The Bureau of Land Management (BLM), an agency under the Department of Interior, announced on Monday the closure of 48 per cent of the federally-owned National Petroleum Reserve, located on the edge of Arctic Ocean, to oil and gas projects.

The new guidelines reverse a December 2020 rule, issued in the waning days of the Trump administration, which saw 82 per cent of the 36,000-square mile tract opened to oil and gas development.

The Biden administration guidelines revert back to those issued in 2013 under former President Barack Obama.

The new BLM rules come after President Joe Biden signed an executive order on his first day in office putting a temporary moratorium on oil and gas lease activities on federal lands.

The National Petroleum Reserve in Alaska occupies most of the state’s western Arctic Ocean coastline, along with thousands of square miles of inland tundra. In addition to potential oil and gas deposits, the area is home to Arctic wildlife such as caribou (also known as reindeer), walrus and salmon, according to the non-profit Alaska Wilderness League.

The land is owned by the US government and managed by the Bureau of Land Management.

Unlike the nearby Arctic National Wildlife Refuge, which is managed by the US Fish and Wildlife Service, the National Petroleum Reserve was not created specifically for wildlife conservation but as a potential source of oil.

But the reserve contains ecologically-important areas nonetheless. The area around Teshekpuk Lake is a key habitat for the local caribou herd, as well as waterfowl like brant, the Alaska Wilderness League notes.

In addition, protections have been expanded around the Utukok River uplands, which is home to another caribou herd, as well as grizzly bears.

The reserve borders the communities of Wainwright, Nuiqsut, Atqasuk and Utqiagvik, the largest city on Alaska’s Arctic coastline with a population of almost 5,000 people. Many local residents are of Alaska Native descent.

The northern Alaska ecosystem is under immense threat from the climate crisis.
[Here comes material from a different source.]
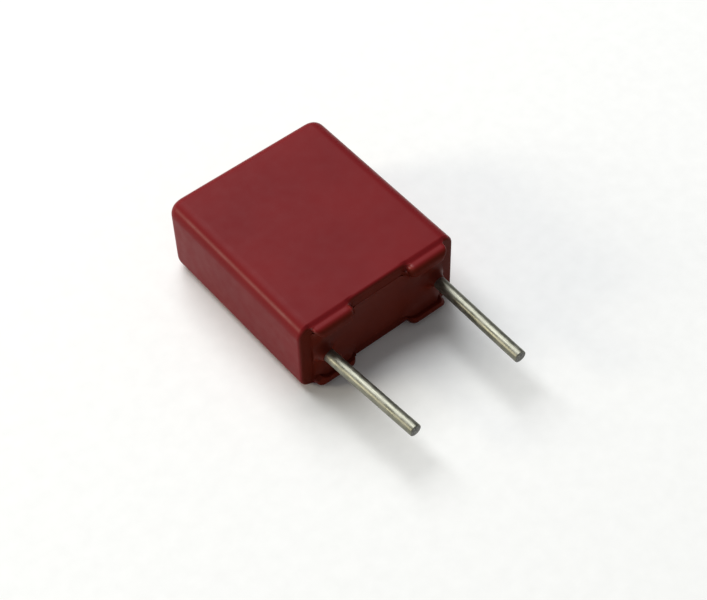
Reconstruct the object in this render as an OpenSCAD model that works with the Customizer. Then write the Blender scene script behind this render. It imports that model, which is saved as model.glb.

The Arctic region is warming at more than twice the rate of the lower 48 states, according the US government’s latest national climate assessment.

The rapid heating, which is also causing the Arctic’s permafrost landscape to melt, is being driven by the burning of fossil fuels.

Alaska’s Republican Senator Dan Sullivan tweeted his displeasure at the new ruling. “@POTUS is NOT doing “all he can” to ease gas prices,” he tweeted.

Kristen Monsell, an attorney with the conservation non-profit the Center for Biological Diversity said in an emailed statement that the decision doesn’t do enough.

“Addressing the climate emergency means ending new fossil fuel extraction, and we can’t keep going in the opposite direction,” she wrote.